MATERIALS PROVIDED:
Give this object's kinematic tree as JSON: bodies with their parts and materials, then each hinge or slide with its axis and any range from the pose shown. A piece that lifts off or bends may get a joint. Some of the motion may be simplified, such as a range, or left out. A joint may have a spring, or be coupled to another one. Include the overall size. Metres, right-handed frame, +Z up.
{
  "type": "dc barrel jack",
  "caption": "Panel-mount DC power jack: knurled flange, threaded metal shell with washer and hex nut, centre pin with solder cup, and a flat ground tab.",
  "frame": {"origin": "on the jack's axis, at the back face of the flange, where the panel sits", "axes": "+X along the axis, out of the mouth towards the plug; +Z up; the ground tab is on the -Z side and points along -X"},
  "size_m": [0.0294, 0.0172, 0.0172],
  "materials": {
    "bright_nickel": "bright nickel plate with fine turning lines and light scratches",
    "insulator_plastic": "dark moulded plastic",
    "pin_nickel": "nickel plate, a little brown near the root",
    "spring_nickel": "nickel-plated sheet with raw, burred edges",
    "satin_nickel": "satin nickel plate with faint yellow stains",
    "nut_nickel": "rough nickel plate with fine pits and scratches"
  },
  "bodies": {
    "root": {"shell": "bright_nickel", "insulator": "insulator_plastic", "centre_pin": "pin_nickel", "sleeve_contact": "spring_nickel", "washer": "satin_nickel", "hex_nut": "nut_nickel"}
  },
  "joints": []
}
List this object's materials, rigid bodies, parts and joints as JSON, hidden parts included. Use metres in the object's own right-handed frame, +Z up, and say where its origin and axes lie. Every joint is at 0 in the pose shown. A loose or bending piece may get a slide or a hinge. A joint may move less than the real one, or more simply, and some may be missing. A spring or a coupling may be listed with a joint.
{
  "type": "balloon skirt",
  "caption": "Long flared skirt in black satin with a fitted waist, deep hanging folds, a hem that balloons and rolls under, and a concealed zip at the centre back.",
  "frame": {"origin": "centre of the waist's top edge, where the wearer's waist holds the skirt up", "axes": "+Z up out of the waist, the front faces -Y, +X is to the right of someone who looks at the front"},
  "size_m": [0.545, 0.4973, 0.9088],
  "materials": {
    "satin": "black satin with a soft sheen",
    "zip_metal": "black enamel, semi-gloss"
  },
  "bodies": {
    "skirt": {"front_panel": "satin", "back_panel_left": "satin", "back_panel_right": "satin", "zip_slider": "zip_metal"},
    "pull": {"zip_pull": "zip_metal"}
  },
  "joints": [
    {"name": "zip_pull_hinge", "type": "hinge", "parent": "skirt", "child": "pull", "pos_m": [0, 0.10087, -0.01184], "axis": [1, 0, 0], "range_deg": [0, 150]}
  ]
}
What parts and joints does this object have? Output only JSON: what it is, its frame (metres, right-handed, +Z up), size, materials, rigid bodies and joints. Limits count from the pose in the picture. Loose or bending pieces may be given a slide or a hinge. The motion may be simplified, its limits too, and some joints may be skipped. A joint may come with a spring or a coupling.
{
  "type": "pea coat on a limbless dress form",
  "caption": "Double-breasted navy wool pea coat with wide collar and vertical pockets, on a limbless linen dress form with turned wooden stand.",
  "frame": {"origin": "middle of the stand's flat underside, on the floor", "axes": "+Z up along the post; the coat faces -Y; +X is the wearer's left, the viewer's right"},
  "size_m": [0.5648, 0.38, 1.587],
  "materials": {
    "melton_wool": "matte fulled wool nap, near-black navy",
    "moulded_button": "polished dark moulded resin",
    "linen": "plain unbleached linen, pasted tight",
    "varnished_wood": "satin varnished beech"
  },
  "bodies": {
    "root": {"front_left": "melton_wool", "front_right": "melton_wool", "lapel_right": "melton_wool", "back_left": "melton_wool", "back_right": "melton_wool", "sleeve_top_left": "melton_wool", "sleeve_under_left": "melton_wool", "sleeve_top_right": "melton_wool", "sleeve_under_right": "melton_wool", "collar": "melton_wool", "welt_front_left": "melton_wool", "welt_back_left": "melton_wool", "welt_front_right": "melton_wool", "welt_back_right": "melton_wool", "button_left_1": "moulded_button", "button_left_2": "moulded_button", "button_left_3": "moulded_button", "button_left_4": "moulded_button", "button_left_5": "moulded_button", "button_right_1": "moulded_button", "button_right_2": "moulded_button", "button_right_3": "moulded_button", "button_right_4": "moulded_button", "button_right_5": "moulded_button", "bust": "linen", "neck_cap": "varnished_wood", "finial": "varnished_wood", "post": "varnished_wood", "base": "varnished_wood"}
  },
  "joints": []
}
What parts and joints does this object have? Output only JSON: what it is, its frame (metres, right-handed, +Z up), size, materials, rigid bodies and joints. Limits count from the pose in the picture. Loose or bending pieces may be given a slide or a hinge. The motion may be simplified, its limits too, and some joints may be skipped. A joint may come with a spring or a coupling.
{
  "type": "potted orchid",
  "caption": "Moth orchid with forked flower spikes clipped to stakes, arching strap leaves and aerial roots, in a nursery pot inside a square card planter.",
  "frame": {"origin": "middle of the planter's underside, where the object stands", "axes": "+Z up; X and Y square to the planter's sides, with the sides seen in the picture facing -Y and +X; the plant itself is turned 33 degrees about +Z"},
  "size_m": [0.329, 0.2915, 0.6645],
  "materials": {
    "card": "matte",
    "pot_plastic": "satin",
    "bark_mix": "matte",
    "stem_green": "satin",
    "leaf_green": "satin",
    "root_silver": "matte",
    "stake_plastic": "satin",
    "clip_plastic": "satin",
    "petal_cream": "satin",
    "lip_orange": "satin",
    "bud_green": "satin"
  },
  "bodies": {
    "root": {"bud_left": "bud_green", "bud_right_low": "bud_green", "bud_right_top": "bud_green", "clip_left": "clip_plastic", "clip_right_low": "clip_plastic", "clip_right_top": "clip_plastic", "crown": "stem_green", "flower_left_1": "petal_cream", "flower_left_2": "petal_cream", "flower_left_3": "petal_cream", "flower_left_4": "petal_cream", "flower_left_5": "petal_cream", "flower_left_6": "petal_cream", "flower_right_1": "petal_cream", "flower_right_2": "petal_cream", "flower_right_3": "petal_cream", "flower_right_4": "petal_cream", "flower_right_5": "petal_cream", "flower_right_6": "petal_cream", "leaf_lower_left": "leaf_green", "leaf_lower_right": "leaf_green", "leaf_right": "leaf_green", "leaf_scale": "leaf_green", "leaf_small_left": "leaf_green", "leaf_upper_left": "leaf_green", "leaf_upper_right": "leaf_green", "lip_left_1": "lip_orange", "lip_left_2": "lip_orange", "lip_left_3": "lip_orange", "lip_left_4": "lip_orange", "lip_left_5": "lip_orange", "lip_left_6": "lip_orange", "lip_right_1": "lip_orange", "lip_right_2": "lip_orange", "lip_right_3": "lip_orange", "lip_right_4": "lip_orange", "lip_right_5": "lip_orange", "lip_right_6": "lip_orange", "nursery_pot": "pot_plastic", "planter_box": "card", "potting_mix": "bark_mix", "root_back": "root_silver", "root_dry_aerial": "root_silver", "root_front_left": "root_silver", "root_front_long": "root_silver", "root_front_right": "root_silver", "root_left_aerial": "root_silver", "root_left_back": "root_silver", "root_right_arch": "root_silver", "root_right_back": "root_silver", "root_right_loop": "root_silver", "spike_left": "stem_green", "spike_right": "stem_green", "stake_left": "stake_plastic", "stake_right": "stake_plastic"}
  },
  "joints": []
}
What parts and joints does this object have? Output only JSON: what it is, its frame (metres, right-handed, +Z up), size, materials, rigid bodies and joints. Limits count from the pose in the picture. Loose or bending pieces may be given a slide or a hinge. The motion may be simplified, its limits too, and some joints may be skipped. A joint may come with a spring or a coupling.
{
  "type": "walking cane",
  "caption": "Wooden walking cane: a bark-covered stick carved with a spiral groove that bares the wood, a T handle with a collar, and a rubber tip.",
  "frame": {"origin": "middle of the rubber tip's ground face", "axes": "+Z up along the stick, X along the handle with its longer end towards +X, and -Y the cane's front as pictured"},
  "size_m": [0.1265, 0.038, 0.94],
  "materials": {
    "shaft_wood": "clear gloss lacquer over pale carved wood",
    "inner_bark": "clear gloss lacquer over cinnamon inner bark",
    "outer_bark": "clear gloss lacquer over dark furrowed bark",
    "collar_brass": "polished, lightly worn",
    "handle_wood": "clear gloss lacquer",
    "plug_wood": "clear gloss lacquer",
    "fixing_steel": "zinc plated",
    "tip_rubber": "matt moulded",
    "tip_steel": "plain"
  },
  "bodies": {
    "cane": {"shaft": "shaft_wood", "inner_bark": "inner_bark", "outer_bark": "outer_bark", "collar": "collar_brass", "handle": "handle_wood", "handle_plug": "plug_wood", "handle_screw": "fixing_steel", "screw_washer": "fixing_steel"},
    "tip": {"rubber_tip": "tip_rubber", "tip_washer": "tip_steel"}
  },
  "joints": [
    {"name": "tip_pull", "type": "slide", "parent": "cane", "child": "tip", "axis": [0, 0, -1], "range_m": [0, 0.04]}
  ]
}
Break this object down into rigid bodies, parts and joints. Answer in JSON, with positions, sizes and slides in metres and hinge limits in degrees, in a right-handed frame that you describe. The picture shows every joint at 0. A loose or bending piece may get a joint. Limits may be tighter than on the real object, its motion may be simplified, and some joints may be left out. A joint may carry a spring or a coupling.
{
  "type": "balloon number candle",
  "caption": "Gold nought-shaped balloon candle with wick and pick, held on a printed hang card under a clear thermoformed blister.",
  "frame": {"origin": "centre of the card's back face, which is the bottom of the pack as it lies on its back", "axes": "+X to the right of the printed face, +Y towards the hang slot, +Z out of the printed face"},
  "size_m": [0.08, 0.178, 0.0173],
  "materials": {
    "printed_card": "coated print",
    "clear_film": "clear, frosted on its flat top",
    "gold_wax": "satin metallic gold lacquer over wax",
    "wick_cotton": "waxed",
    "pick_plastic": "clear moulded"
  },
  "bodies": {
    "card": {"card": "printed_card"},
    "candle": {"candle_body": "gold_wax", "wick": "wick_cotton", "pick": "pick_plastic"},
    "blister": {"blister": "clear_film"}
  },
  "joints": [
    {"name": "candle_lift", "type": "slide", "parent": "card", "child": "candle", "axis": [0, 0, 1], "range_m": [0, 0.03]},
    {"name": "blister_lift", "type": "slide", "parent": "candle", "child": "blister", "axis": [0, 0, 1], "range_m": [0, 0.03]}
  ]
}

WRITTEN TASK: Please retype, exactly as written, every line from the line containing "Break this object" through the last line of the records above, including both of those lines, and nothing else.

TASK SOLUTION:
Break this object down into rigid bodies, parts and joints. Answer in JSON, with positions, sizes and slides in metres and hinge limits in degrees, in a right-handed frame that you describe. The picture shows every joint at 0. A loose or bending piece may get a joint. Limits may be tighter than on the real object, its motion may be simplified, and some joints may be left out. A joint may carry a spring or a coupling.
{
  "type": "balloon number candle",
  "caption": "Gold nought-shaped balloon candle with wick and pick, held on a printed hang card under a clear thermoformed blister.",
  "frame": {"origin": "centre of the card's back face, which is the bottom of the pack as it lies on its back", "axes": "+X to the right of the printed face, +Y towards the hang slot, +Z out of the printed face"},
  "size_m": [0.08, 0.178, 0.0173],
  "materials": {
    "printed_card": "coated print",
    "clear_film": "clear, frosted on its flat top",
    "gold_wax": "satin metallic gold lacquer over wax",
    "wick_cotton": "waxed",
    "pick_plastic": "clear moulded"
  },
  "bodies": {
    "card": {"card": "printed_card"},
    "candle": {"candle_body": "gold_wax", "wick": "wick_cotton", "pick": "pick_plastic"},
    "blister": {"blister": "clear_film"}
  },
  "joints": [
    {"name": "candle_lift", "type": "slide", "parent": "card", "child": "candle", "axis": [0, 0, 1], "range_m": [0, 0.03]},
    {"name": "blister_lift", "type": "slide", "parent": "candle", "child": "blister", "axis": [0, 0, 1], "range_m": [0, 0.03]}
  ]
}